The consequences of Malathi-Chandran’s love affair were the disruption of his plan to go to England for higher studies, his open conflict with his parents and his becoming a sanyasi:
Prior to his meeting Malathi, Chandran was planning to go to England to take his doctorate in Literature and return home and settle down by taking the post of a lecturer in the local college. But this plan went haywires because of his infatuation for Malathi. Everything was normal and his relationship with his parents was very warm and cordial.
But his love and desire to marry Malathi brought him into open conflict with his parents and especially his mother. He hated all the customs and conventions held sacrosanct by his mother and his own clan standing in the way of realizing his goal. Chandran’s love affair with Malathi also indicated the theme of Chandran growing up into adulthood from being a young lad at Albert Mission College.
He was able to think progressively by pointing out to his mother that asking for dowry from the girls’ parents would amount to exploitation of their anxiety to get the girls married before they attained puberty. His was the voice of reason while his mother’s was one of emotion.

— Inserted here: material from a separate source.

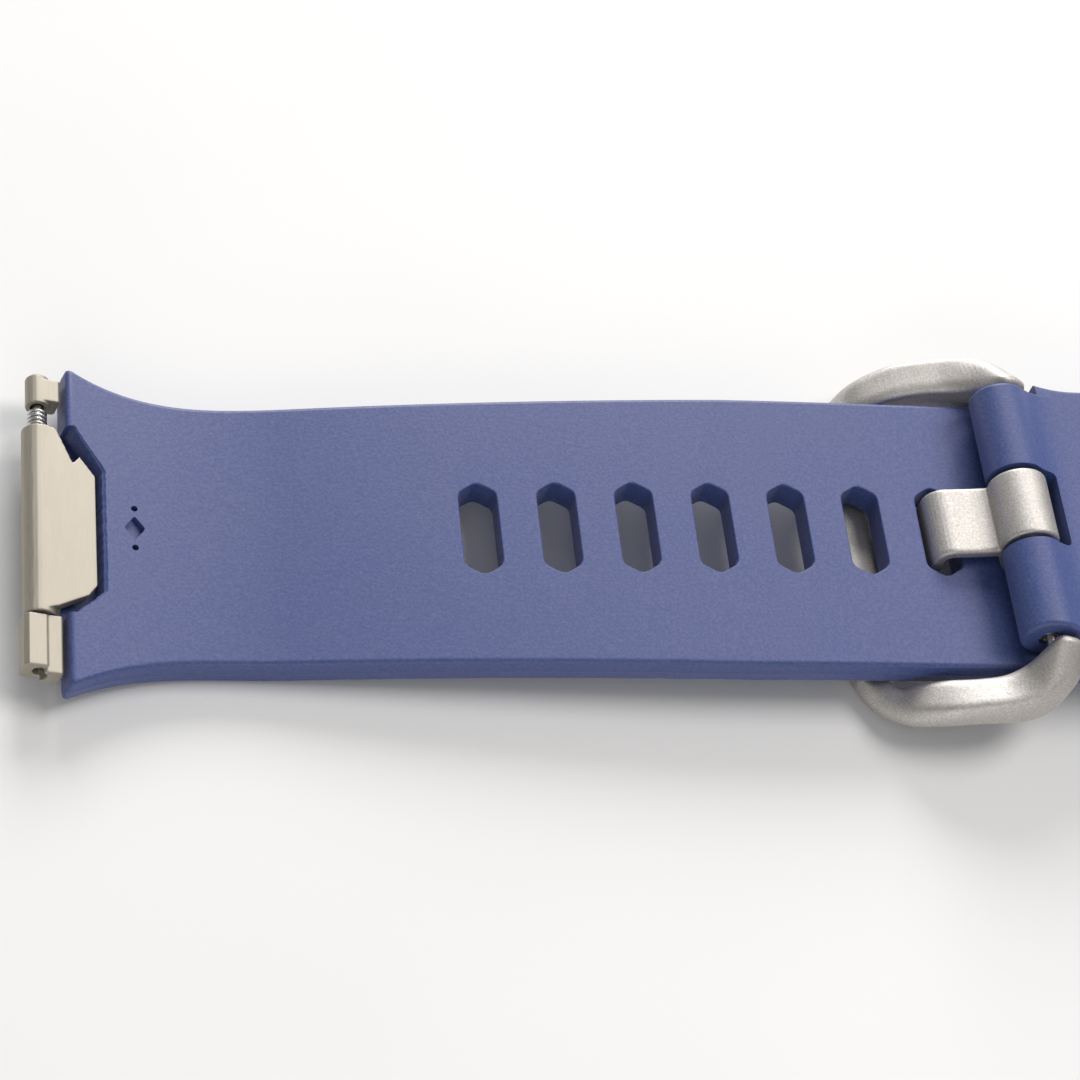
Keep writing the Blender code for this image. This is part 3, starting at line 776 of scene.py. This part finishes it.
# ---- CAD nodes that keep their shape ----------------------------------------------------------
def dress(name, look, voxel=0.0, rounds=0):
    """Give a CAD node its finish, and soften its edges."""
    node = nodes[name]
    node.data.materials.clear()
    node.data.materials.append(look)
    if voxel:
        soften(node, voxel, rounds, weld=True)
        return
    node.modifiers.new("weld", "WELD").merge_threshold = DRESS_WELD * MM
    ease = node.modifiers.new("ease", "BEVEL")
    ease.width = DRESS_EDGE * MM
    ease.segments = 2
    ease.limit_method = "ANGLE"
    ease.angle_limit = radians(40)
    node.data.shade_smooth()


def dress_nodes():
    for tag in ("a", "b"):
        dress(f"latch_lever_{tag}", SATIN, *LATCH_SKIN)
        dress(f"end_block_far_{tag}", SATIN, *FAR_BLOCK_SKIN)
        dress(f"end_block_near_{tag}", SATIN, *LATCH_SKIN)
        dress(f"insert_plate_{tag}", SATIN)
        dress(f"latch_axle_{tag}", STEEL)
        dress(f"latch_spring_{tag}", STEEL)
    for name in ("spring_bar_tube", "spring_bar_spring", "spring_bar_plunger_far",
                 "spring_bar_plunger_near"):
        dress(name, STEEL)


# ---- stage, light and camera ------------------------------------------------------------------
AIM = Vector((-0.03, 0.0, 0.0))
WHITE = (1.0, 1.0, 1.0)
WARM = (1.0, 0.97, 0.93)
FLOOR_HALF = 2.5
CAMERA_TURN = (54.9968, -23.1227, 20.6614)      # degrees down, round and rolled
CAMERA_PLACE = (-89.239, -107.592, 169.638)     # mm, in the CAD part's frame
CAMERA_LENS = 94.685
CAMERA_SENSOR = 36.0


def make_floor():
    mesh = bpy.data.meshes.new("floor")
    form = bmesh.new()
    bmesh.ops.create_grid(form, x_segments=2, y_segments=2, size=FLOOR_HALF)
    form.to_mesh(mesh)
    form.free()
    floor = bpy.data.objects.new("floor", mesh)
    bpy.context.scene.collection.objects.link(floor)
    look = Look("pale_floor", 0.9)
    tint = look.remap(look.noise(40.0, 2.0), 0.0, 1.0)
    look.link(look.mix(tint, (0.83, 0.83, 0.83, 1), (0.85, 0.85, 0.85, 1)), "Base Color")
    look.set("Specular IOR Level", 0.1)
    mesh.materials.append(look.material)


def area_light(name, place, size, power, colour):
    """A round soft light at a place in metres, turned to the band."""
    data = bpy.data.lights.new(name, "AREA")
    data.shape = "DISK"
    data.size = size
    data.energy = power
    data.color = colour
    light = bpy.data.objects.new(name, data)
    light.location = place
    light.rotation_euler = (AIM - Vector(place)).to_track_quat("-Z", "Y").to_euler()
    bpy.context.scene.collection.objects.link(light)


def make_studio():
    make_floor()
    world = bpy.data.worlds.new("studio")
    bpy.context.scene.world = world
    world.use_nodes = True
    sky = world.node_tree.nodes["Background"]
    sky.inputs["Color"].default_value = (*WHITE, 1)
    sky.inputs["Strength"].default_value = 0.31
    area_light("key", (0.28, 0.08, 0.48), 0.3, 1.7, WARM)
    area_light("back", (0.05, 0.60, 0.31), 0.38, 4.2, WHITE)
    area_light("fill", (-0.10, -0.45, 0.16), 0.4, 0.6, WHITE)
    bpy.context.scene.view_settings.view_transform = "Standard"


def make_camera():
    """Long lens, looking down at the wrist side, turned and rolled."""
    pitch, yaw, roll = (radians(turn) for turn in CAMERA_TURN)
    forward = Vector((0, cos(pitch), -sin(pitch)))
    right = Vector((1, 0, 0))
    up = right.cross(forward)
    turn = Matrix.Rotation(yaw, 3, "Z")
    forward, right, up = turn @ forward, turn @ right, turn @ up
    side = right * cos(roll) + up * sin(roll)
    rise = up * cos(roll) - right * sin(roll)
    data = bpy.data.cameras.new("camera")
    data.sensor_width = CAMERA_SENSOR
    data.lens = CAMERA_LENS
    data.clip_start = 0.01
    camera = bpy.data.objects.new("camera", data)
    place = Matrix((side, rise, -forward)).transposed().to_4x4()
    place.translation = Vector(CAMERA_PLACE) * MM
    camera.matrix_world = place
    bpy.context.scene.collection.objects.link(camera)
    bpy.context.scene.camera = camera


make_hole_strap()
make_buckle_strap()
make_keeper("fixed_keeper", "buckle_strap_side")
make_keeper("sliding_keeper", "sliding_keeper")
make_buckle_frame()
make_tang()
dress_nodes()
make_studio()
make_camera()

Chandran who enjoyed the friendship of Veeraswami and Mohan while at college, now considered them to be a hindrance when they distracted his “optical communion” with his darling Malathi at the beach. But later on he had to depend on Mohan to gather a lot of information about Malathi as he was living in the hotel opposite her house. Finally when he learnt that Mohan did not deliver his letter to Malathi, he angrily bade a good-bye to him and retired to his house. Moreover, Chandran’s love affair with Malathi is significant from the point of view of the plot of the novel. It develops the disorder and conflict in the plot.
The harmony in the family of Chandran was lost. Everyone was unhappy. When Chandran learnt of the Wedding Notice celebration for Malathi, he became shattered. He lost savour of life and left home for Madras. The bitter experiences at Madras made him lose all interest in life and prompt him to become a sanyasi. He considered love and friendship were illusions and he had been chasing the shadows all along.